What the task asks:
Print exactly those lines that run from the beginning of the data to the line bearing "rim_toe_radius = 8.0", inclusive.

Available data:

+++

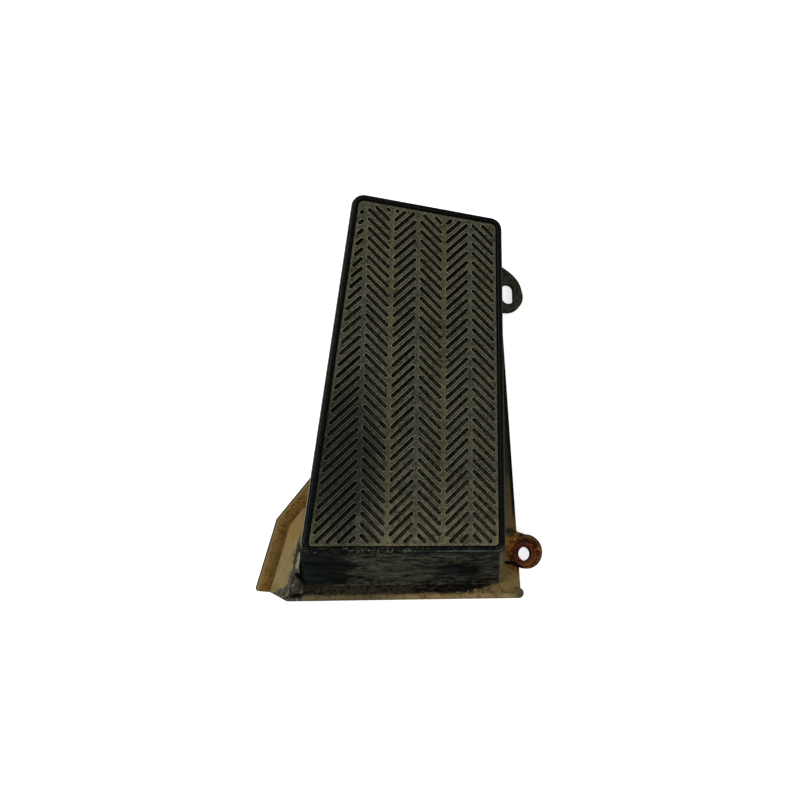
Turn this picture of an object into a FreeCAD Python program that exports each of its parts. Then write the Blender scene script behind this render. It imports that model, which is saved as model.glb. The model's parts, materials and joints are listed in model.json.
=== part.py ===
import FreeCAD, Part
import math
import os

# A driver's footrest: a tapered, wedge-shaped plastic housing with an inset rubber tread, seated on
# a flanged base moulding that is bolted to the floor through two ears on its right side.
# Millimetres. +Z is up from the floor, +Y runs from the heel end to the toe end, +X is to the right.
# The origin is the centre of the lower bolt hole, on the floor face.

Vector = FreeCAD.Vector
UP = Vector(0, 0, 1)

# Tread: a plane that rises towards the toe
tread_slope = 4.0            # degrees
heel_height = 42.0           # tread surface above the floor at the heel edge
rim_right = -23.0            # x of the rim's straight right edge
rim_heel = 1.0               # y of the rim's heel edge
rim_heel_width = 126.5
rim_toe_width = 100.8
rim_right_length = 220.0     # along the slope
rim_left_rise = 12.0         # how much further the toe edge reaches on the left
rim_heel_radius = 6.0
rim_toe_radius = 8.0

# Rim bead, recess and housing walls
bead_proud = 0.8             # bead crest above the tread surface
bead_depth = 2.4             # bead foot below the tread surface
bead_width = 3.7
bead_outer_round = 1.7
bead_inner_round = 1.0
step_width = 0.5             # ledge of the wall outside the bead
pad_gap = 0.5                # between bead and tread pad
pad_thickness = 4.2
plate_thickness = 3.0
wall = 3.0
heel_wall_run = 20.5         # how far the end wall's foot lies outside the rim's heel edge
right_wall_run = 6.4
toe_wall_run = 4.0
left_foot_inset = 2.2        # the left wall leans outwards, so its foot lies inside the rim
foot_radii = (2.5, 4.0, 5.0, 5.0)

# Ribs and screw posts inside the housing
rib_depth = 12.0
rib_thickness = 2.0
post_radius = 4.2
post_inset = 6.5             # post centre inside the wall's foot
post_rows = (26.0, 116.0, 206.0)
pilot_radius = 1.8
pilot_depth = 14.0

# Herringbone slots in the tread
column_pitch = 17.5
row_pitch = 6.567
first_column = -4.7          # right-hand column line, from the rim's right edge
slot_columns = 5
first_row = 10.8             # second slot's centre from the rim's heel edge, along the slope
last_column_drop = 1.5       # the left-hand slots sit this much nearer the heel
slot_angle = 44.2            # degrees from the tread's width
slot_reach = 6.45            # half the slot's run in x, between its end caps' centres
slot_radius = 0.95
slot_depth = 2.6
slot_margins = (2.8, 3.2, 2.8, 2.0)   # end caps' centres to the pad's right, toe, left and heel edges

# Pegs under the tread pad
peg_radius = 2.6
peg_head_radius = 4.4
peg_clearance = 0.2
peg_columns = (-15.5, -38.5, -61.5, -84.5)
peg_rows = (18.0, 66.0, 114.0, 162.0, 202.0)

# Base moulding
base_thickness = 2.5
ledge_width = 11.5           # shelf under the housing's walls
boss_radius = 5.3
boss_height = 6.0
toe_flange = 9.0             # base edge outside the rim's toe edge
base_right_heel = -3.0       # x of the flange's right edge at the heel and at the toe
base_right_toe = -12.5
lip_outer = -28.5            # y of the heel lip's outer face
lip_width = 3.6
lip_height = 5.5
lip_round = 1.5
lip_right = -4.8
lip_knob_radius = 3.3        # rounded right-hand end of the lip
lip_left = -155.5

# Left wing: a flat flange strip outside a flared cheek wall
wing_heel = (-177.6, -22.0)
wing_kink = (-166.3, 22.7)
wing_toe = (-143.6, 52.3)
fold_heel = (-168.0, -22.8)
fold_mid = (-157.4, 18.9)
fold_toe = (-148.6, 28.0)
cheek_foot = (-157.0, -28.5)
cheek_crest_heel = (-151.2, 7.8, 36.0)
cheek_crest_toe = (-148.2, 28.0, 38.6)
cheek_skin = 2.4
cheek_gap = 0.3              # between cheek and housing wall

# Bolt ears and their steel sleeves
ear_height = 5.0
lower_ear_centre = (1.0, 1.5)
lower_ear_radius = 11.3
lower_tongue_heel = ((-16.0, -4.6), (-8.2, -6.2), (-3.6, -8.9))
lower_tongue_toe = 14.3      # y of the tongue's straight side
lower_ear_fillet = ((-3.6, 14.2), (-5.6, 16.8), (-7.6, 20.5), (-12.0, 20.5), (-12.0, 14.2))
bolt_radius = 4.5
sleeve_wall = 1.6
sleeve_flange_radius = 8.0
sleeve_flange = 1.2
sleeve_fit = 0.1
upper_slot_centre = (-5.7, 187.0)
upper_slot_length = 16.0
upper_ear_centre = (-6.5, 185.2)
upper_ear_radius = 12.3
upper_ear_gusset = ((1.4, 198.6), (-4.4, 204.4), (-14.0, 210.5))

# Self-tapping screws that join the base to the housing
screw_head_radius = 3.4
screw_head_height = 2.3
screw_shank_radius = 1.75
screw_length = 16.0
counterbore_radius = 3.8
counterbore_depth = 2.8
clearance_radius = 2.0
cross_width = 1.1
cross_reach = 2.2
cross_depth = 1.3


def tread_placement():
    """Frame of the tread: x along the heel edge from the right corner, y up the slope."""
    corner = Vector(rim_right, rim_heel, heel_height)
    return FreeCAD.Placement(corner, FreeCAD.Rotation(Vector(1, 0, 0), tread_slope))


def placed(shape, placement):
    moved = shape.copy()
    moved.Placement = placement.multiply(moved.Placement)
    return moved


def inset_polygon(points, distance):
    """Move each side of an anticlockwise polygon inwards by its own distance."""
    count = len(points)
    sides = []
    for index in range(count):
        start = Vector(points[index][0], points[index][1], 0)
        end = Vector(points[(index + 1) % count][0], points[(index + 1) % count][1], 0)
        along = (end - start).normalize()
        inward = Vector(-along.y, along.x, 0)
        shift = distance[index] if isinstance(distance, (list, tuple)) else distance
        sides.append((start + inward * shift, along))
    corners = []
    for index in range(count):
        point_a, along_a = sides[index - 1]
        point_b, along_b = sides[index]
        cross = along_a.x * along_b.y - along_a.y * along_b.x
        gap = point_b - point_a
        travel = (gap.x * along_b.y - gap.y * along_b.x) / cross
        meeting = point_a + along_a * travel
        corners.append((meeting.x, meeting.y))
    return corners


def rounded_wire(points, radii, height=0.0):
    """Closed wire through the corners, each rounded by a tangent arc."""
    count = len(points)
    corners = [Vector(point[0], point[1], height) for point in points]
    arcs = []
    for index in range(count):
        corner = corners[index]
        before = (corners[index - 1] - corner).normalize()
        after = (corners[(index + 1) % count] - corner).normalize()
        half = before.getAngle(after) / 2
        radius = radii[index]
        reach = radius / math.tan(half)
        middle = (before + after).normalize()
        crest = corner + middle * (radius / math.sin(half) - radius)
        arcs.append((corner + before * reach, crest, corner + after * reach))
    edges = []
    for index in range(count):
        start, crest, end = arcs[index]
        edges.append(Part.Arc(start, crest, end).toShape())
        edges.append(Part.makeLine(end, arcs[(index + 1) % count][0]))
    return Part.Wire(edges)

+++

Answer in full:
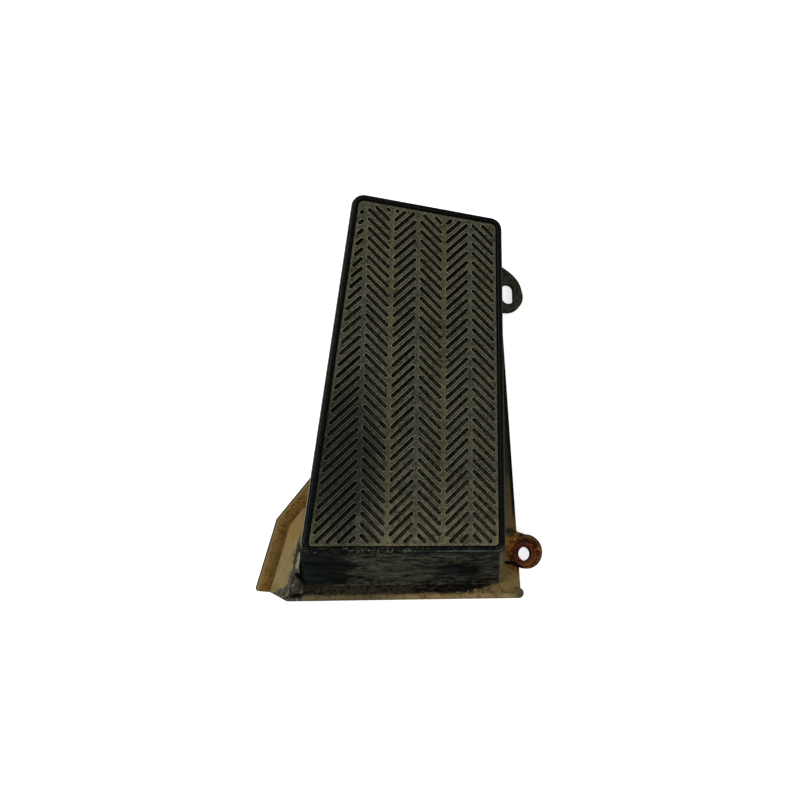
Turn this picture of an object into a FreeCAD Python program that exports each of its parts. Then write the Blender scene script behind this render. It imports that model, which is saved as model.glb. The model's parts, materials and joints are listed in model.json.
=== part.py ===
import FreeCAD, Part
import math
import os

# A driver's footrest: a tapered, wedge-shaped plastic housing with an inset rubber tread, seated on
# a flanged base moulding that is bolted to the floor through two ears on its right side.
# Millimetres. +Z is up from the floor, +Y runs from the heel end to the toe end, +X is to the right.
# The origin is the centre of the lower bolt hole, on the floor face.

Vector = FreeCAD.Vector
UP = Vector(0, 0, 1)

# Tread: a plane that rises towards the toe
tread_slope = 4.0            # degrees
heel_height = 42.0           # tread surface above the floor at the heel edge
rim_right = -23.0            # x of the rim's straight right edge
rim_heel = 1.0               # y of the rim's heel edge
rim_heel_width = 126.5
rim_toe_width = 100.8
rim_right_length = 220.0     # along the slope
rim_left_rise = 12.0         # how much further the toe edge reaches on the left
rim_heel_radius = 6.0
rim_toe_radius = 8.0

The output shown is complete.